To clear a string from all non-alphanumeric characters in Go, it is best to use a regular expression that matches non-alphanumeric characters, and replace them with an empty string. Such a regex
is defined as the negation of the set of allowed characters. For the English alphabet, it would be:
[^a-zA-Z0-9 ]+
In this regular expression, we use the Caret character after a square bracket [^
, which means that it matches any character other than a lowercase and uppercase letter in the range a-z
, a number, and a space character. “Not a letter, not a number, not a space” is our definition of a non-alphanumeric character.
However, when working with alphabets other than English, such a regular expression will not work properly. In that case, we can use the Unicode categories in the regex
and instead of manually defining the range of letters and numbers, we can use the Unicode category \p{L}
for letters and \p{N}
for numbers:
[^\p{L}\p{N} ]+
This regular expression matches any character that is not a Unicode letter and number or a space character.
To compare these regular expressions and the results of functions that remove non-alphanumeric characters, see the following two examples.
Remove all non-alphanumeric characters for English alphabet strings
This is a classic example of removing non-alphanumeric characters from a string. First, we compile our regular expression that matches any character other than an English letter, number, or space.
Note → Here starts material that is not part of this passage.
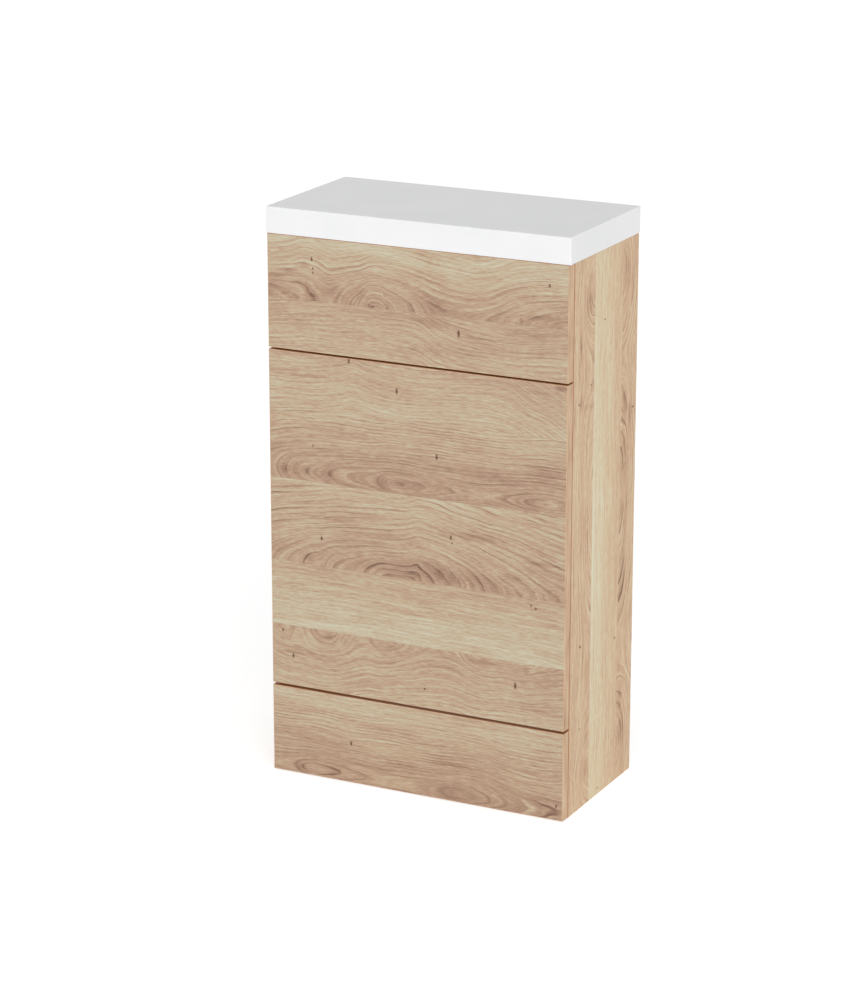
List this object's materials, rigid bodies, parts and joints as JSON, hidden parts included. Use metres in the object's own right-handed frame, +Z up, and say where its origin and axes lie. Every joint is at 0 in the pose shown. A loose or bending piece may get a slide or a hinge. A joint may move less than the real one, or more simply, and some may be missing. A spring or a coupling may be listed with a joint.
{
  "type": "toilet furniture unit",
  "caption": "Slim back-to-wall toilet cabinet: oak-effect gables and stacked fascia boards under a plain white worktop, open at the back for a hidden cistern.",
  "frame": {"origin": "on the floor, midway between the two sides and midway between front and back", "axes": "+Z up, the front with the fascias faces -Y, the wall side faces +Y, +X to the right seen from the front"},
  "size_m": [0.504, 0.255, 0.905],
  "materials": {
    "oak_fascia": "oak-effect foil, horizontal grain, satin",
    "oak_carcass": "oak-effect foil, vertical grain, satin",
    "oak_edging": "oak-effect edging strip, satin",
    "white_top": "white cast mineral resin, satin",
    "zinc_fittings": "zinc-plated, satin",
    "steel_fittings": "bright steel, satin",
    "white_plastic": "moulded, matt white",
    "grey_plastic": "moulded, matt grey",
    "dowel_beech": "plain turned beech"
  },
  "bodies": {
    "carcass": {"middle_fascia": "oak_fascia", "lower_fascia": "oak_fascia", "middle_fascia_edging": "oak_edging", "lower_fascia_edging": "oak_edging", "left_gable": "oak_carcass", "right_gable": "oak_carcass", "left_gable_edging": "oak_edging", "right_gable_edging": "oak_edging", "top_front_rail": "oak_carcass", "middle_front_rail": "oak_carcass", "lower_front_rail": "oak_carcass", "top_rear_rail": "oak_carcass", "worktop_pegs": "dowel_beech", "cam_discs": "zinc_fittings", "cam_bolts": "zinc_fittings", "wooden_dowels": "dowel_beech", "clip_sockets": "white_plastic", "fascia_buffers": "grey_plastic", "fixing_blocks": "white_plastic", "wall_brackets": "steel_fittings", "foot_brackets": "steel_fittings", "foot_nuts": "steel_fittings"},
    "worktop": {"worktop": "white_top"},
    "upper_fascia": {"upper_fascia": "oak_fascia", "upper_fascia_edging": "oak_edging", "clip_studs": "white_plastic"},
    "foot_front_left": {"foot_stem_front_left": "zinc_fittings", "foot_pad_front_left": "grey_plastic"},
    "foot_front_right": {"foot_stem_front_right": "zinc_fittings", "foot_pad_front_right": "grey_plastic"},
    "foot_rear_left": {"foot_stem_rear_left": "zinc_fittings", "foot_pad_rear_left": "grey_plastic"},
    "foot_rear_right": {"foot_stem_rear_right": "zinc_fittings", "foot_pad_rear_right": "grey_plastic"}
  },
  "joints": [
    {"name": "worktop_lift", "type": "slide", "parent": "carcass", "child": "worktop", "axis": [0, 0, 1], "range_m": [0, 0.06]},
    {"name": "upper_fascia_pull", "type": "slide", "parent": "carcass", "child": "upper_fascia", "axis": [0, -1, 0], "range_m": [0, 0.05]},
    {"name": "foot_screw_front_left", "type": "slide", "parent": "carcass", "child": "foot_front_left", "axis": [0, 0, -1], "range_m": [0, 0.012]},
    {"name": "foot_screw_front_right", "type": "slide", "parent": "carcass", "child": "foot_front_right", "axis": [0, 0, -1], "range_m": [0, 0.012]},
    {"name": "foot_screw_rear_left", "type": "slide", "parent": "carcass", "child": "foot_rear_left", "axis": [0, 0, -1], "range_m": [0, 0.012]},
    {"name": "foot_screw_rear_right", "type": "slide", "parent": "carcass", "child": "foot_rear_right", "axis": [0, 0, -1], "range_m": [0, 0.012]}
  ]
}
Then, we use the Regexp.ReplaceAllString()
method to replace the matched non-alphanumeric characters with the empty string ""
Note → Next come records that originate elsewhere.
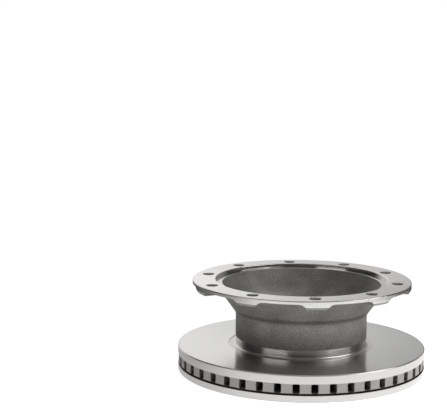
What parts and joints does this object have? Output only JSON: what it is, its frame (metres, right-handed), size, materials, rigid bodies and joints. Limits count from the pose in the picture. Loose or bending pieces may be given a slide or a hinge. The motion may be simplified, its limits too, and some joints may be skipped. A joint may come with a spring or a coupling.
{
  "type": "brake disc",
  "caption": "Ventilated brake disc for a heavy vehicle: a thick friction ring with open radial vents, a long cylindrical neck and a wide bolted mounting flange.",
  "frame": {"origin": "centre of the back friction face, which is also the centre of the bounding box's bottom", "axes": "+Z along the axis of rotation, from the back friction face towards the mounting flange; +X through the centre of one bolt hole"},
  "size_m": [0.43, 0.4298, 0.159],
  "materials": {
    "grey_iron": "friction faces, flange, rims and bores turned or ground bright; neck, cone, vanes and flange underside as cast"
  },
  "bodies": {
    "root": {"brake_disc": "grey_iron"}
  },
  "joints": []
}
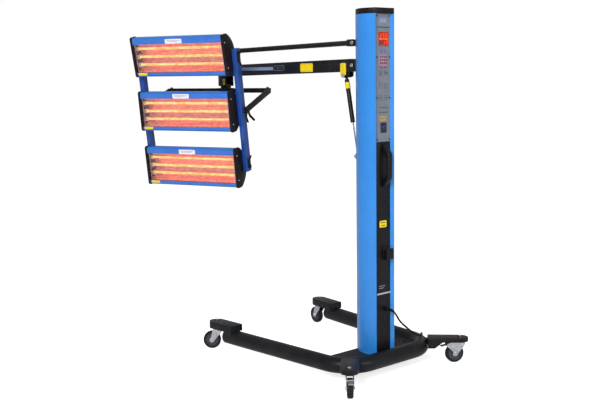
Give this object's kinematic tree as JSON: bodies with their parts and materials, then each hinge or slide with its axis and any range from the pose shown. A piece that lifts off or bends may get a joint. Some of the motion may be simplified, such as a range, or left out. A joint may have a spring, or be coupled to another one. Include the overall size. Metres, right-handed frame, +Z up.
{
  "type": "short-wave infrared dryer",
  "caption": "Rolling stand with a tall column and a balanced parallel arm that carries a swivelling, tilting rack of infrared lamp cassettes for drying paint.",
  "frame": {"origin": "on the floor, under the axis of the column", "axes": "+Z up; -X towards the lamps, +X towards the operator's control panel; the side with the lit cassettes at rest is -Y"},
  "size_m": [1.7192, 1.0594, 1.701],
  "materials": {
    "frame_black": "satin",
    "zinc": "polished",
    "blue": "satin",
    "lamp_blue": "satin",
    "plastic_black": "satin",
    "panel_grey": "satin",
    "display": "gloss",
    "screw": "satin",
    "aluminium": "brushed",
    "rocker": "gloss",
    "board": "gloss",
    "yellow": "satin",
    "strut_black": "gloss",
    "chrome": "polished",
    "cord": "matte",
    "emitter": "polished",
    "mesh": "polished",
    "tyre": "matte"
  },
  "bodies": {
    "stand": {"base_tube": "frame_black", "base_plate": "frame_black", "rear_arms": "frame_black", "leg_tongues": "frame_black", "caster_stems": "zinc", "column": "blue", "column_cap": "plastic_black", "control_panel": "panel_grey", "display_window": "display", "panel_screws": "screw", "rear_cover": "plastic_black", "lower_cover": "plastic_black", "trim_strip": "aluminium", "pull_handle": "plastic_black", "cable_hook": "plastic_black", "switch_frame": "plastic_black", "cable_gland": "plastic_black", "control_board": "board", "power_unit": "plastic_black", "arm_bracket": "frame_black", "strut_foot": "frame_black", "cord": "cord", "cord_coil": "cord", "plug": "plastic_black"},
    "main_switch": {"switch_rocker": "rocker"},
    "arm": {"beam": "frame_black", "strut_bracket": "yellow"},
    "link": {"upper_rod": "frame_black"},
    "strut_outer": {"strut_cylinder": "strut_black"},
    "strut_inner": {"strut_rod": "chrome"},
    "head": {"head_box": "frame_black"},
    "yoke": {"yoke": "frame_black"},
    "lamp_frame": {"frame_rails": "blue"},
    "clamp_near": {"yoke_lever_near": "plastic_black"},
    "clamp_far": {"yoke_lever_far": "plastic_black"},
    "cassette_top": {"housing_top": "lamp_blue", "caps_top": "plastic_black", "emitter_top": "emitter", "grille_top": "mesh"},
    "clamp_top": {"lever_top": "plastic_black"},
    "cassette_middle": {"housing_middle": "lamp_blue", "caps_middle": "plastic_black", "emitter_middle": "emitter", "grille_middle": "mesh"},
    "clamp_middle": {"lever_middle": "plastic_black"},
    "cassette_bottom": {"housing_bottom": "lamp_blue", "caps_bottom": "plastic_black", "emitter_bottom": "emitter", "grille_bottom": "mesh"},
    "clamp_bottom": {"lever_bottom": "plastic_black"},
    "caster_rear_near": {"fork_rear_near": "zinc"},
    "roller_rear_near": {"wheel_rear_near": "tyre"},
    "caster_rear_far": {"fork_rear_far": "zinc"},
    "roller_rear_far": {"wheel_rear_far": "tyre"},
    "caster_front_near": {"fork_front_near": "zinc"},
    "roller_front_near": {"wheel_front_near": "tyre"},
    "caster_front_far": {"fork_front_far": "zinc"},
    "roller_front_far": {"wheel_front_far": "tyre"},
    "brake_near": {"pedal_near": "zinc"},
    "brake_far": {"pedal_far": "zinc"}
  },
  "joints": [
    {"name": "main_switch_rock", "type": "hinge", "parent": "stand", "child": "main_switch", "pos_m": [0.06, 0, 1.157], "axis": [0, 1, 0], "range_deg": [-16, 0]},
    {"name": "arm_lift", "type": "hinge", "parent": "stand", "child": "arm", "pos_m": [-0.118, 0, 1.445], "axis": [0, 1, 0], "range_deg": [-22, 12]},
    {"name": "link_swing", "type": "hinge", "parent": "stand", "child": "link", "pos_m": [-0.118, 0, 1.55], "axis": [0, 1, 0], "range_deg": [-22, 12]},
    {"name": "head_level", "type": "hinge", "parent": "arm", "child": "head", "pos_m": [-1.14, 0, 1.4268], "axis": [0, 1, 0], "range_deg": [-12, 22]},
    {"name": "strut_foot_swing", "type": "hinge", "parent": "stand", "child": "strut_inner", "pos_m": [-0.104, 0, 1.015], "axis": [0, 1, 0], "range_deg": [-3, 3]},
    {"name": "strut_top_swing", "type": "hinge", "parent": "arm", "child": "strut_outer", "pos_m": [-0.178, 0, 1.396], "axis": [0, 1, 0], "range_deg": [-14, 25]},
    {"name": "head_swivel", "type": "hinge", "parent": "head", "child": "yoke", "pos_m": [-1.15, 0, 1.34], "axis": [0, 0, 1], "range_deg": [-229, 3]},
    {"name": "panel_tilt", "type": "hinge", "parent": "yoke", "child": "lamp_frame", "pos_m": [-1.01715, -0.31297, 1.224], "axis": [0.9205, 0.3907, 0], "range_deg": [-17, 75]},
    {"name": "clamp_near_turn", "type": "hinge", "parent": "lamp_frame", "child": "clamp_near", "pos_m": [-0.72351, -0.18833, 1.224], "axis": [0.9205, 0.3907, 0], "range_deg": [-30, 10]},
    {"name": "clamp_far_turn", "type": "hinge", "parent": "lamp_frame", "child": "clamp_far", "pos_m": [-1.31079, -0.43761, 1.224], "axis": [0.9205, 0.3907, 0], "range_deg": [-60, 60]},
    {"name": "cassette_top_tilt", "type": "hinge", "parent": "lamp_frame", "child": "cassette_top", "pos_m": [-0.99924, -0.35516, 1.51339], "axis": [0.9205, 0.3907, 0], "range_deg": [-25, 25]},
    {"name": "clamp_top_turn", "type": "hinge", "parent": "cassette_top", "child": "clamp_top", "pos_m": [-0.71867, -0.23607, 1.51339], "axis": [0.9205, 0.3907, 0], "range_deg": [-60, 60]},
    {"name": "cassette_middle_tilt", "type": "hinge", "parent": "lamp_frame", "child": "cassette_middle", "pos_m": [-1.01715, -0.31297, 1.224], "axis": [0.9205, 0.3907, 0], "range_deg": [-25, 25]},
    {"name": "clamp_middle_turn", "type": "hinge", "parent": "cassette_middle", "child": "clamp_middle", "pos_m": [-0.73658, -0.19388, 1.224], "axis": [0.9205, 0.3907, 0], "range_deg": [-10, 40]},
    {"name": "cassette_bottom_tilt", "type": "hinge", "parent": "lamp_frame", "child": "cassette_bottom", "pos_m": [-1.03506, -0.27078, 0.93461], "axis": [0.9205, 0.3907, 0], "range_deg": [-25, 25]},
    {"name": "clamp_bottom_turn", "type": "hinge", "parent": "cassette_bottom", "child": "clamp_bottom", "pos_m": [-0.75449, -0.15168, 0.93461], "axis": [0.9205, 0.3907, 0], "range_deg": [-60, 60]},
    {"name": "swivel_rear_near", "type": "hinge", "parent": "stand", "child": "caster_rear_near", "pos_m": [0.22, -0.372, 0.1], "axis": [0, 0, 1], "continuous": true},
    {"name": "roll_rear_near", "type": "hinge", "parent": "caster_rear_near", "child": "roller_rear_near", "pos_m": [0.24145, -0.39, 0.045], "axis": [0.6428, 0.766, 0], "continuous": true},
    {"name": "brake_near_press", "type": "hinge", "parent": "caster_rear_near", "child": "brake_near", "pos_m": [0.26903, -0.41314, 0.09], "axis": [0.6428, 0.766, 0], "range_deg": [0, 12]},
    {"name": "swivel_rear_far", "type": "hinge", "parent": "stand", "child": "caster_rear_far", "pos_m": [0.22, 0.372, 0.1], "axis": [0, 0, 1], "continuous": true},
    {"name": "roll_rear_far", "type": "hinge", "parent": "caster_rear_far", "child": "roller_rear_far", "pos_m": [0.20642, 0.34751, 0.045], "axis": [0.8746, -0.4848, 0], "continuous": true},
    {"name": "brake_far_press", "type": "hinge", "parent": "caster_rear_far", "child": "brake_far", "pos_m": [0.18897, 0.31602, 0.09], "axis": [0.8746, -0.4848, 0], "range_deg": [0, 12]},
    {"name": "swivel_front_near", "type": "hinge", "parent": "stand", "child": "caster_front_near", "pos_m": [-0.789, -0.356, 0.1], "axis": [0, 0, 1], "continuous": true},
    {"name": "roll_front_near", "type": "hinge", "parent": "caster_front_near", "child": "roller_front_near", "pos_m": [-0.80737, -0.37713, 0.045], "axis": [0.7547, -0.6561, 0], "continuous": true},
    {"name": "swivel_front_far", "type": "hinge", "parent": "stand", "child": "caster_front_far", "pos_m": [-0.789, 0.356, 0.1], "axis": [0, 0, 1], "continuous": true},
    {"name": "roll_front_far", "type": "hinge", "parent": "caster_front_far", "child": "roller_front_far", "pos_m": [-0.81685, 0.35893, 0.045], "axis": [-0.1045, -0.9945, 0], "continuous": true}
  ],
  "couplings": [
    {"joint": "link_swing", "follows": "arm_lift", "ratio": 1},
    {"joint": "head_level", "follows": "arm_lift", "ratio": -1},
    {"joint": "strut_foot_swing", "follows": "arm_lift", "ratio": -0.11},
    {"joint": "strut_top_swing", "follows": "arm_lift", "ratio": -1.11}
  ]
}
. Look at the output and notice that this method removes both non-English letters (ـا, ą) and numbers (٦).
package main
import (
"fmt"
"regexp"
)
var nonAlphanumericRegex = regexp.MustCompile(`[^a-zA-Z0-9 ]+`)
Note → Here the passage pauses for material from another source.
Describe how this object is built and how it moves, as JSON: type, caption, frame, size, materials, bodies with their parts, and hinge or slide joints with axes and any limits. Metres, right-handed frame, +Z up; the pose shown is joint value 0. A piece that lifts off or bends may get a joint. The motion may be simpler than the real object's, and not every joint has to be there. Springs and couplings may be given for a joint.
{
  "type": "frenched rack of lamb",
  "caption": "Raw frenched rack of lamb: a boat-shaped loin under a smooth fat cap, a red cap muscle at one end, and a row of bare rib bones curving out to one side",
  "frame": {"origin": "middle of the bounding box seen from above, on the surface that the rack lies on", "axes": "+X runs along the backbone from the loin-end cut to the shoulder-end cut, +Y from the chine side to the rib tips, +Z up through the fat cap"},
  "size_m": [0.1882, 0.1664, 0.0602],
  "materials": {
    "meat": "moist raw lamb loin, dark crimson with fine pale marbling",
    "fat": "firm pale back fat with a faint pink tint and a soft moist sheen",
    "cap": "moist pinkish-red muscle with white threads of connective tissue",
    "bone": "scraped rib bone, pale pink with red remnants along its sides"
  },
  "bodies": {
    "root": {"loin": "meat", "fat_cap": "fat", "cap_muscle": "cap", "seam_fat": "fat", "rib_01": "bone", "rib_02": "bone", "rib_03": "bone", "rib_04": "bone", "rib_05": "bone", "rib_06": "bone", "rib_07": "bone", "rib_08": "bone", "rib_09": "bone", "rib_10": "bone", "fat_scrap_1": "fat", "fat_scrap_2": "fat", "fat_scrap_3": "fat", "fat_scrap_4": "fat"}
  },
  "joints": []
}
func clearString(str string) string {
return nonAlphanumericRegex.ReplaceAllString(str, "")
}
func main() {
str := "Test@%String#321gosamples.dev ـا ą ٦"
fmt.Println(clearString(str))
}
Output:
TestString321gosamplesdev
Remove all non-alphanumeric characters for non-English alphabet strings
This example works like the previous one, but by using a regular expression with Unicode categories, we also accept letters and numbers from alphabets other than English, such as Arabic.
package main
import (
"fmt"
"regexp"
)
var nonAlphanumericRegex = regexp.MustCompile(`[^\p{L}\p{N} ]+`)
func clearString(str string) string {
return nonAlphanumericRegex.ReplaceAllString(str, "")
}
func main() {
str := "Test@%String#321gosamples.dev ـا ą ٦"
fmt.Println(clearString(str))
}
Output:
TestString321gosamplesdev ـا ą ٦